Columnar analysis utils.
Project description
F9 Columnar
A lightweight Python library for processing of ROOT and HDF5 event data in high energy physics.
Project description
This library is designed for efficient handling of large datasets. Built on PyTorch, Awkward Array, and Uproot, it utilizes PyTorch's DataLoader with an IterableDataset to enable parallel processing. It implements a columnar event loop, returning batches of events in a format compatible with standard PyTorch training loops over multiple epochs.
It is optimized for machine learning applications, the library provides RootDataLoader and Hdf5DataLoader classes for data loading from ROOT and HDF5 files. Additionally, it supports parallel data processing through a modular pipeline of processor classes, allowing users to chain operations for complex computations and histogramming.

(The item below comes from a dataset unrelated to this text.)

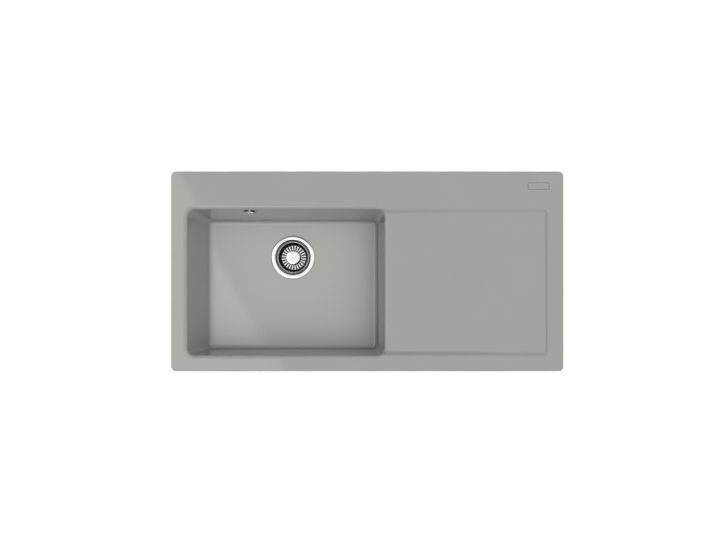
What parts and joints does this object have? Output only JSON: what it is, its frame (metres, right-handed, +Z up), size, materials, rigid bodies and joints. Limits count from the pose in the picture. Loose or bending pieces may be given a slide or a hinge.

See PyHEP 2025 talk for a general overview of the library and its features.
Setup
Install with PyTorch GPU
pip install f9columnar[torch]
Install with PyTorch CPU (recommended)
pip install f9columnar
pip install torch --index-url https://download.pytorch.org/whl/cpu
Install without PyTorch
pip install f9columnar
Examples
- Aim of the library
- Getting started
- Using processors and histogramming
- Converting ROOT to HDF5
- Feature scaling
- HDF5 ML DataLoader
Aim of the library
The main goal of this library is to provide a simple and efficient way to process large ROOT and HDF5 datasets using PyTorch DataLoaders. The library is designed to be modular and extensible, allowing users to easily add new processors and functionality as needed. A common workflow is illustrated in the diagram below:
Getting started
The most basic usage of the library is to load data from ROOT files using the get_root_dataloader function. This function returns a PyTorch DataLoader that yields batches of events as Awkward Arrays.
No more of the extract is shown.